The situation at the ABSA School for Deaf and Dumb Children in Defence Phase II Extension along Korangi Road was no different. Still, the flow of voters at the station was steadier. A big number of security forces ensured things went without any major hiccup and imparted a touch of discipline to the school. Maaz Khan, a student of the Shaheed Zulfikar Ali Bhutto Institute of Science and Technology, climbed down the stairs after doing the needful in a hurry. “Things are far better than the last time. I was in the queue for six hours on May 11,” he enthused. His take on the turnout was optimistic: “I don’t think it’s worrisome. People are coming in. I know many of my friends who are on their way.” Unlike him, businessman Ahsan Shabbir said he was going to urge his friends and relatives to shake a leg.

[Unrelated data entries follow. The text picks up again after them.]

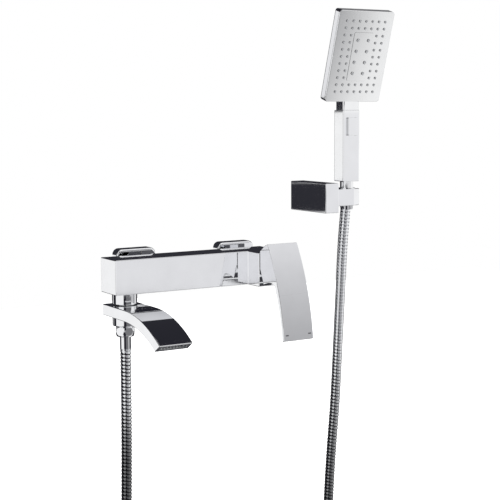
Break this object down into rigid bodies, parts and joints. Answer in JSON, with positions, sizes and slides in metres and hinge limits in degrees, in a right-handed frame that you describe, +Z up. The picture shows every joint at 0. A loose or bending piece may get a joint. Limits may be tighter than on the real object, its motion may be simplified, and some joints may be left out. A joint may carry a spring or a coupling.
{
  "type": "bath mixer",
  "caption": "Wall-mounted single-lever bath mixer with a swivelling waterfall spout, a ribbed hose, a tilting wall bracket and a rectangular hand shower.",
  "frame": {"origin": "midway between the axes of the two wall threads, on the face of the wall", "axes": "+X to the right along the mixer's bar, +Y into the wall, +Z up"},
  "size_m": [0.4014, 0.214, 0.9961],
  "materials": {
    "chromed_brass": "polished",
    "chromed_plastic": "chrome-plated, polished",
    "brass": "machined",
    "ceramic": "lapped ceramic",
    "cartridge_plastic": "moulded",
    "seal_rubber": "matt",
    "silicone": "soft silicone, matt",
    "steel": "bare",
    "face_plastic": "satin silver",
    "valve_plastic": "moulded",
    "hose_metal": "polished, double-locked",
    "mark_enamel": "enamel"
  },
  "bodies": {
    "root": {"bracket_cover": "chromed_brass", "bracket_grub_screw": "steel", "bracket_plate": "steel", "cartridge_housing": "cartridge_plastic", "cartridge_nut": "brass", "cartridge_seals": "seal_rubber", "ceramic_disc_fixed": "ceramic", "check_valve_cold": "valve_plastic", "check_valve_hot": "valve_plastic", "clip_friction_washer": "valve_plastic", "clip_pivot_bolt": "steel", "clip_spring_washer": "steel", "collar_washer": "valve_plastic", "column_seals": "seal_rubber", "eccentric_union_cold": "brass", "eccentric_union_hot": "brass", "escutcheon_cold": "chromed_brass", "escutcheon_hot": "chromed_brass", "hose_ferrule": "chromed_brass", "hose_nut": "chromed_brass", "hose_tail_mixer": "brass", "hose_washer_mixer": "seal_rubber", "inlet_tail_cold": "brass", "inlet_tail_hot": "brass", "mixer_body": "chromed_brass", "neck_sleeve": "chromed_brass", "neck_washer": "valve_plastic", "outlet_collar": "chromed_brass", "outlet_column": "chromed_brass", "shower_check_valve": "valve_plastic", "shower_hose": "hose_metal", "union_gasket_cold": "seal_rubber", "union_gasket_hot": "seal_rubber", "union_nut_cold": "chromed_brass", "union_nut_hot": "chromed_brass"},
    "spout": {"spout_shell": "chromed_brass", "flow_straightener": "valve_plastic"},
    "carrier": {"cartridge_carrier": "cartridge_plastic", "stem_pin": "steel"},
    "lever": {"lever_handle": "chromed_brass", "lever_stem": "brass", "lever_grub_screw": "steel", "lever_screw_cap": "cartridge_plastic", "lever_mark_hot": "mark_enamel", "lever_mark_cold": "mark_enamel"},
    "disc": {"ceramic_disc_moving": "ceramic"},
    "clip": {"hand_shower_clip": "chromed_brass"},
    "hand_shower": {"handset_handle": "chromed_plastic", "handset_water_tube": "chromed_plastic", "spring_seat": "valve_plastic", "button_spring": "steel", "head_back_shell": "chromed_plastic", "face_plate": "face_plastic", "centre_panel": "face_plastic", "nozzle_mat": "silicone", "hose_cone_nut": "chromed_brass", "hose_washer_handset": "seal_rubber"},
    "button": {"spray_button": "chromed_plastic"}
  },
  "joints": [
    {"name": "spout_swivel", "type": "hinge", "parent": "root", "child": "spout", "pos_m": [-0.113, -0.057, -0.034], "axis": [0, 0, 1], "range_deg": [-90, 90]},
    {"name": "lever_turn", "type": "hinge", "parent": "root", "child": "carrier", "pos_m": [0.0779, -0.092, 0.01], "axis": [0, -1, 0], "range_deg": [-45, 45]},
    {"name": "lever_lift", "type": "hinge", "parent": "carrier", "child": "lever", "pos_m": [0.0779, -0.092, 0.01], "axis": [1, 0, 0], "range_deg": [0, 18]},
    {"name": "disc_slide", "type": "slide", "parent": "carrier", "child": "disc", "axis": [0, 0, 1], "range_m": [0, 0.00384]},
    {"name": "clip_tilt", "type": "hinge", "parent": "root", "child": "clip", "pos_m": [0.1958, -0.066, 0.0962], "axis": [1, 0, 0], "range_deg": [-20, 20], "deforming": ["shower_hose"]},
    {"name": "hand_shower_lift", "type": "slide", "parent": "clip", "child": "hand_shower", "axis": [0, 0, 1], "range_m": [0, 0.016], "deforming": ["shower_hose"]},
    {"name": "button_press", "type": "slide", "parent": "hand_shower", "child": "button", "axis": [0, 1, 0], "range_m": [0, 0.002], "stiffness_N_per_m": 600, "springref_m": -0.002, "deforming": ["button_spring"]}
  ],
  "couplings": [
    {"joint": "disc_slide", "follows": "lever_lift", "m_per_rad": 0.0122}
  ]
}
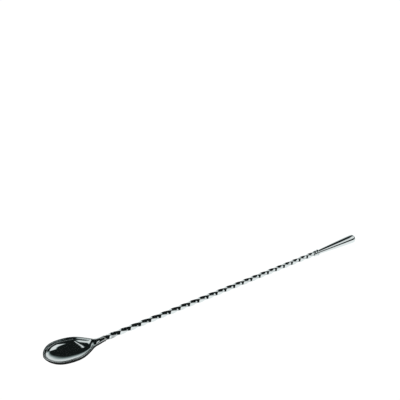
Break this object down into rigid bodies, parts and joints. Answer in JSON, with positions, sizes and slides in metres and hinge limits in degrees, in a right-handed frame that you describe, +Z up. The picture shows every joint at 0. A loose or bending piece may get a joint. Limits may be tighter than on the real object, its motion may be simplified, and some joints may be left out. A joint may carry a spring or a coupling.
{
  "type": "bar spoon",
  "caption": "Twisted bar spoon with an egg-shaped bowl at one end and a weighted teardrop at the other, for stirring drinks in a tall glass.",
  "frame": {"origin": "on the table top, under the middle of the spoon's length, with the spoon lying bowl up on its belly and its drop", "axes": "+X along the spoon from the bowl to the drop, +Z up out of the bowl, +Y across it"},
  "size_m": [0.3, 0.0248, 0.0108],
  "materials": {
    "polished_steel": "mirror-polished stainless steel with fine rub marks",
    "silver_braze": "silver brazing alloy, dressed and polished, slightly softer and warmer than the steel"
  },
  "bodies": {
    "root": {"bowl": "polished_steel", "stem": "polished_steel", "braze_ring": "silver_braze", "collar": "polished_steel", "drop": "polished_steel"}
  },
  "joints": []
}
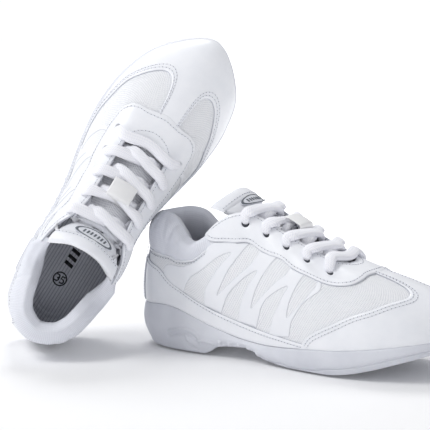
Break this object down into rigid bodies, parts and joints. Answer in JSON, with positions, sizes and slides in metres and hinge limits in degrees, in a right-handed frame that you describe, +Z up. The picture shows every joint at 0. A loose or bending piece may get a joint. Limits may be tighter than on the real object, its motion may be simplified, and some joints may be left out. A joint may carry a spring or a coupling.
{
  "type": "cheer shoes",
  "caption": "Low-cut lace-up cheer shoes as a pair: smooth white upper with mesh panels and padded collar, one standing and its mate leaning on it.",
  "frame": {"origin": "on the floor, under the middle of the standing right shoe's heel pad", "axes": "+X towards the standing shoe's toe, +Z up, +Y to its left, on its inner side"},
  "size_m": [0.325, 0.1619, 0.2068],
  "materials": {
    "sole_foam": "matt moulded foam",
    "sole_tread": "matt",
    "insole": "brushed textile",
    "upper_mesh": "knitted mesh",
    "upper_pu": "smooth semi-gloss",
    "collar_textile": "fine rib",
    "tongue_pu": "smooth",
    "badge": "printed outline",
    "lace": "flat braid",
    "aglet": "gloss tip"
  },
  "bodies": {
    "right_shoe": {"right_midsole_rear": "sole_foam", "right_outsole_heel": "sole_tread", "right_outsole_ball": "sole_tread", "right_sockliner_rear": "insole", "right_quarter_lateral": "upper_mesh", "right_quarter_medial": "upper_mesh", "right_foxing": "upper_pu", "right_heel_strip": "upper_pu", "right_eyestay": "upper_pu", "right_collar": "collar_textile", "right_tongue": "tongue_pu", "right_lace": "lace", "right_aglet_a": "aglet", "right_aglet_b": "aglet", "right_lace_keeper": "tongue_pu"},
    "right_toe": {"right_midsole_front": "sole_foam", "right_outsole_toe": "sole_tread", "right_sockliner_toe": "insole", "right_toe_cap": "upper_pu", "right_cap_wing_lateral": "upper_pu", "right_cap_wing_medial": "upper_pu", "right_vamp_mesh_lateral": "upper_mesh", "right_vamp_mesh_medial": "upper_mesh", "right_vamp_strip": "upper_pu"},
    "right_tongue_flap": {"right_tongue_top": "tongue_pu", "right_tongue_badge": "badge"},
    "left_shoe": {"left_midsole_rear": "sole_foam", "left_outsole_heel": "sole_tread", "left_outsole_ball": "sole_tread", "left_sockliner_rear": "insole", "left_quarter_lateral": "upper_mesh", "left_quarter_medial": "upper_mesh", "left_foxing": "upper_pu", "left_heel_strip": "upper_pu", "left_eyestay": "upper_pu", "left_collar": "collar_textile", "left_tongue": "tongue_pu", "left_lace": "lace", "left_aglet_a": "aglet", "left_aglet_b": "aglet", "left_lace_keeper": "tongue_pu"},
    "left_toe": {"left_midsole_front": "sole_foam", "left_outsole_toe": "sole_tread", "left_sockliner_toe": "insole", "left_toe_cap": "upper_pu", "left_cap_wing_lateral": "upper_pu", "left_cap_wing_medial": "upper_pu", "left_vamp_mesh_lateral": "upper_mesh", "left_vamp_mesh_medial": "upper_mesh", "left_vamp_strip": "upper_pu"},
    "left_tongue_flap": {"left_tongue_top": "tongue_pu", "left_tongue_badge": "badge"}
  },
  "joints": [
    {"name": "right_toe_flex", "type": "hinge", "parent": "right_shoe", "child": "right_toe", "pos_m": [0.126, 0, 0.0185], "axis": [0, -1, 0], "range_deg": [0, 25], "stiffness_Nm_per_rad": 1.5, "deforming": ["right_cap_wing_lateral", "right_cap_wing_medial", "right_vamp_mesh_lateral", "right_vamp_mesh_medial", "right_vamp_strip"]},
    {"name": "right_tongue_fold", "type": "hinge", "parent": "right_shoe", "child": "right_tongue_flap", "pos_m": [0.0436, 0, 0.0969], "axis": [0, 1, 0], "range_deg": [-6, 30], "stiffness_Nm_per_rad": 0.05},
    {"name": "left_toe_flex", "type": "hinge", "parent": "left_shoe", "child": "left_toe", "pos_m": [-0.04634, 0.01217, 0.14551], "axis": [0.6991, 0.4715, -0.5375], "range_deg": [0, 25], "stiffness_Nm_per_rad": 1.5, "deforming": ["left_cap_wing_lateral", "left_cap_wing_medial", "left_vamp_mesh_lateral", "left_vamp_mesh_medial", "left_vamp_strip"]},
    {"name": "left_tongue_fold", "type": "hinge", "parent": "left_shoe", "child": "left_tongue_flap", "pos_m": [-0.02802, -0.08295, 0.0859], "axis": [-0.6991, -0.4715, 0.5375], "range_deg": [-6, 30], "stiffness_Nm_per_rad": 0.05},
    {"name": "left_shoe_lift", "type": "slide", "parent": "right_shoe", "child": "left_shoe", "axis": [-0.6991, -0.4715, 0.5375], "range_m": [0, 0.12]}
  ]
}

The DA Model High School Phase VII was no way near the sight it was a little more than a week ago (when residents’ provided men and women standing in a long queue with folding beds and bottles of drinking water). But here too electors were trickling in fairly regularly. And then the issue of block code raised its head. Some voters returned home when they were told that either they had already cast their vote as per their serial number or were supposed to do it somewhere else. The note pasted on one of the school walls read: ‘Polling will only be held for [the] following block code – 427040503, 504, 505, 506 and 601.’

Both sides of the road where the DA Model High School Phase VII is located were cordoned off by two minibuses on each side. So if anyone wanted to enter the premises they had to park their cars at least 100 yards away. Also, the security personnel were particularly strict on anyone who carried a mobile phone. Nobody was allowed to take their cell-phones into the school.

The huge DA Model High School Phase IV had an equally huge number of Pakistan army soldiers, police personnel and Rangers. There were even sniffer dogs trying to smell if someone was up to no good. In the morning people came in small groups of twos and threes, and there was no buzz or enthusiasm around the imposing building. Maha, a student of the Indus Valley School of Art and Architecture, said she believed it might have to do with the previous night’s assassination. Her father, Minhaj, claimed only 10 per cent people had shown up. But once the clock struck 12, large lines outside the main gate to the institution made the security personnel to be more alert. The May 11 buzz had returned. Having said that, some found to their chagrin that it was not the station where they were registered as voters.

The DHA Degree College for Men Phase VII gave off an unperturbed vibe. Despite a voter’s (a woman in her late forties) little argument with a member of the polling staff, things were being handled coolly. The turnout was nothing to write home about in the morning but in the afternoon it gained momentum and became pretty impressive.

The DA High School Phase VIII had the most passionate lineup of people (that this writer ran into). A woman brought along three of her children, including an infant in her arms, to cast her vote. “My husband had to go somewhere else so I brought my kids. It was important to vote this time round,” she said.

A young man, Azam Jalal, looked quite cheerful coming out of the booth but was also a little disturbed that his friends and acquaintances had not come. “I’m going to tell people to come out.”

Perhaps the DHA College for Women saw the least number of voters. However, it has to be said that it came across as the most organised station. There was pin-drop silence in the spacious auditorium where ballot boxes were neatly placed.

The story at the DHA O and A Level School Khyaban-i-Mujahid was not encouraging either.

In the Clifton region, the flow of electors at the College of Accounting and Management Sciences (Bath Island) and Bay View Junior School was decent. An employee of the latter said it was not as noteworthy as the last time.

A reasonable number of voters visited Aminia School in Delhi Colony and Zaheen Academy in Punjab Colony, especially the former which is housed in a small building and could be reached by moving into streets and by pushing away the shamianas which were there to block the vehicular movement from different sides. A woman who had come to Zaheen Academy with her husband and a teenaged son opined: “If these guys (army, police) were as vigilant on May 11 as they are now, there would have been no problem.”